◆ **Aim of the exercise**
Check every line below for the word "metres" and copy the ones that have it.
>>>>
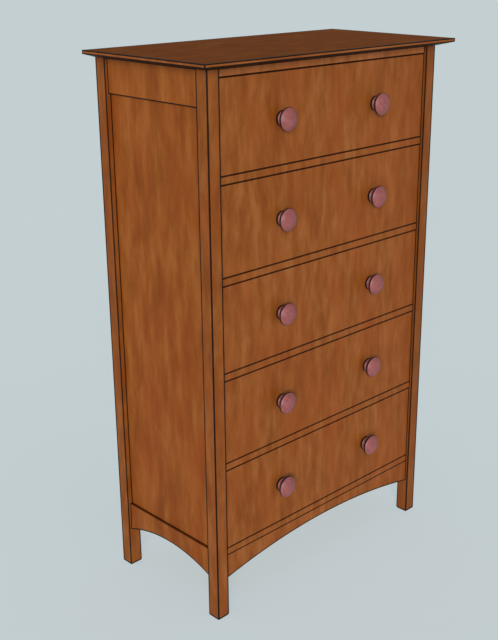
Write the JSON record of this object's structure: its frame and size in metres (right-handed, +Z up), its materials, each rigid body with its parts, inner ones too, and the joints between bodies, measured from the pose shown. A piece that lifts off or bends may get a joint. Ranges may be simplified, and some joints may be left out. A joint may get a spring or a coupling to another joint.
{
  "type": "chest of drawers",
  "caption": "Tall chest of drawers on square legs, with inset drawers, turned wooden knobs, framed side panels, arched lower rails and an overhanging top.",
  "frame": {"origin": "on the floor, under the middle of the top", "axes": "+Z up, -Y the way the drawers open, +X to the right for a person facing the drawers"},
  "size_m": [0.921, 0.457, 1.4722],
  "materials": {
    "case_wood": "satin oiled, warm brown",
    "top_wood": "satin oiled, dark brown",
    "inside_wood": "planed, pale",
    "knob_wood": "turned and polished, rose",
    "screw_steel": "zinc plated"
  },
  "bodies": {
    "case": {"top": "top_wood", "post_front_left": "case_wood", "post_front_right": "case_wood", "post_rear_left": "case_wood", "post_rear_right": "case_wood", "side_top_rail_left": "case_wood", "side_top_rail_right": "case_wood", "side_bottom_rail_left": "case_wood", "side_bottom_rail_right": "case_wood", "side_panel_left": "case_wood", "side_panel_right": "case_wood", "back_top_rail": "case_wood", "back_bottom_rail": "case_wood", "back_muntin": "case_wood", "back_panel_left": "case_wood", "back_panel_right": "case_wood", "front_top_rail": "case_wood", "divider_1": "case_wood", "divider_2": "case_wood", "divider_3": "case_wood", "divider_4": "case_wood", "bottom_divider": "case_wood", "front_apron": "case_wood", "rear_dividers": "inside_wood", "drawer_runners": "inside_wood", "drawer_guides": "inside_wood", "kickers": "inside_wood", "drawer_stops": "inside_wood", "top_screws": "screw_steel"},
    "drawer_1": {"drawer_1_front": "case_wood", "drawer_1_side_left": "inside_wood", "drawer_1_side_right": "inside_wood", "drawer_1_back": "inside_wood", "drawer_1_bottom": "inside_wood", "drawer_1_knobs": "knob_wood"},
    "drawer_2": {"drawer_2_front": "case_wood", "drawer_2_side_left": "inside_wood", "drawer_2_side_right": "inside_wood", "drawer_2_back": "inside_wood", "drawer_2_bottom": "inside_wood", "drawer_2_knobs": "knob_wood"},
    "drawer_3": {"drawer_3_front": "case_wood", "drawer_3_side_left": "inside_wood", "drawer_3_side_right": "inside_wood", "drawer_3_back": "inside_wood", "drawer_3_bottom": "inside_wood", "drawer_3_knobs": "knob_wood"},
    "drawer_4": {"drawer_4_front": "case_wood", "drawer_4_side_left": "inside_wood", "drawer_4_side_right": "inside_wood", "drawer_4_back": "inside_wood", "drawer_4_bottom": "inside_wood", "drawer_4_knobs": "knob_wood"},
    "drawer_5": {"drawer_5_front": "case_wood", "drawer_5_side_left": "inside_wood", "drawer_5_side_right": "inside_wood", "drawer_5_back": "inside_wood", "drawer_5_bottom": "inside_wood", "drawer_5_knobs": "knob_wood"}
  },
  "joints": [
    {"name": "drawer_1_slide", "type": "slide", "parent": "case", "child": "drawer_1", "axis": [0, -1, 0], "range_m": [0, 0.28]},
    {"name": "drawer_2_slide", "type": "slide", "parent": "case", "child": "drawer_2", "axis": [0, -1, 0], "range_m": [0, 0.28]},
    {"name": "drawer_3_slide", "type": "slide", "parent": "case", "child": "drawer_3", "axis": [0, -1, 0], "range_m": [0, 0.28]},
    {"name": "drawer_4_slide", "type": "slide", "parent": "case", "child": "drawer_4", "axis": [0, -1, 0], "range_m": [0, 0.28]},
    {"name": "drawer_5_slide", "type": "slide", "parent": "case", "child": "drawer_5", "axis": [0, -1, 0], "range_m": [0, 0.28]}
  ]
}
<<<<
>>>>
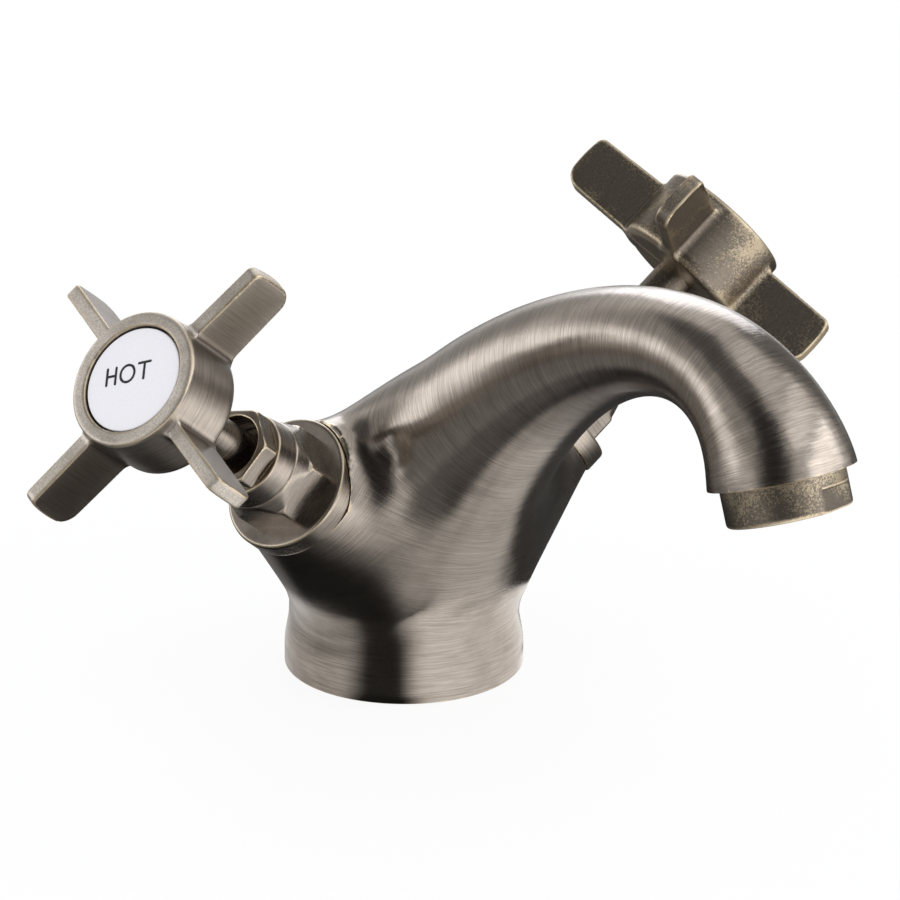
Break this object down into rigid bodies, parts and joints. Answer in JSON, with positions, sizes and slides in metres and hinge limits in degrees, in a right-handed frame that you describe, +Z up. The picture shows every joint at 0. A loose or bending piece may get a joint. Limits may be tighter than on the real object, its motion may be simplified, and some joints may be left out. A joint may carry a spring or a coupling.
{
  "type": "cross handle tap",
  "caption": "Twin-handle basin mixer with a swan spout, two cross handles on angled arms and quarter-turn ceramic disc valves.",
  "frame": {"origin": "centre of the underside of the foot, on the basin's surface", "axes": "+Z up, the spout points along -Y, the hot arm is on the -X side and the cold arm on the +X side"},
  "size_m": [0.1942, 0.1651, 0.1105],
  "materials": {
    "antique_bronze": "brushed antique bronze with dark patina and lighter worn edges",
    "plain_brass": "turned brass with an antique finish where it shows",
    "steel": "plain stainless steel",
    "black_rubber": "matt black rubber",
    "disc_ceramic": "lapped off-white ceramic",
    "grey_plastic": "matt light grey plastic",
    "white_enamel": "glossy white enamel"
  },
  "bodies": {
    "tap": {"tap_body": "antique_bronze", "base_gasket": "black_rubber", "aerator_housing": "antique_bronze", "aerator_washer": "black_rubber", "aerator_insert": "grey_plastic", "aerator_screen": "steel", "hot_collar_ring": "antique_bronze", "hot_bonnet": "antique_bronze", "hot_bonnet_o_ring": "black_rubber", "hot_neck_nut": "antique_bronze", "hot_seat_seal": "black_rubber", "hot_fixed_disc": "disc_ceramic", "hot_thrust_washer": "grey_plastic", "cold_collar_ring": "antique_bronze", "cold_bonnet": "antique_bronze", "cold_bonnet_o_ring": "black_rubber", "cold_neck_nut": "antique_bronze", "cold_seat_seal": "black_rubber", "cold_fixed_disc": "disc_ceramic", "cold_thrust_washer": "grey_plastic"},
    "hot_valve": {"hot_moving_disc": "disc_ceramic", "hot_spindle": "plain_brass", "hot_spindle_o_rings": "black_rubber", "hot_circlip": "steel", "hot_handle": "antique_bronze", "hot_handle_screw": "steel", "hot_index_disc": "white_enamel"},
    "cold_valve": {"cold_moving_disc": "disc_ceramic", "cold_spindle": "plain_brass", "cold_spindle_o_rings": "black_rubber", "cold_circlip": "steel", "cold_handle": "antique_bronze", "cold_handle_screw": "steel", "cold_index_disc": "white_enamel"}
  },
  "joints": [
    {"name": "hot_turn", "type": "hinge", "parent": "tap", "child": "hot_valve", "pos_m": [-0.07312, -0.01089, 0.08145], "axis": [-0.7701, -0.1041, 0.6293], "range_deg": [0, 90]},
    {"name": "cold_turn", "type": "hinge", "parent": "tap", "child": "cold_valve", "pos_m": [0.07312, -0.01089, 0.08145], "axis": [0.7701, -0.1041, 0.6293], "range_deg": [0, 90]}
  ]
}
<<<<
◆ **Solution to the problem**
Write the JSON record of this object's structure: its frame and size in metres (right-handed, +Z up), its materials, each rigid body with its parts, inner ones too, and the joints between bodies, measured from the pose shown. A piece that lifts off or bends may get a joint. Ranges may be simplified, and some joints may be left out. A joint may get a spring or a coupling to another joint.
Break this object down into rigid bodies, parts and joints. Answer in JSON, with positions, sizes and slides in metres and hinge limits in degrees, in a right-handed frame that you describe, +Z up. The picture shows every joint at 0. A loose or bending piece may get a joint. Limits may be tighter than on the real object, its motion may be simplified, and some joints may be left out. A joint may carry a spring or a coupling.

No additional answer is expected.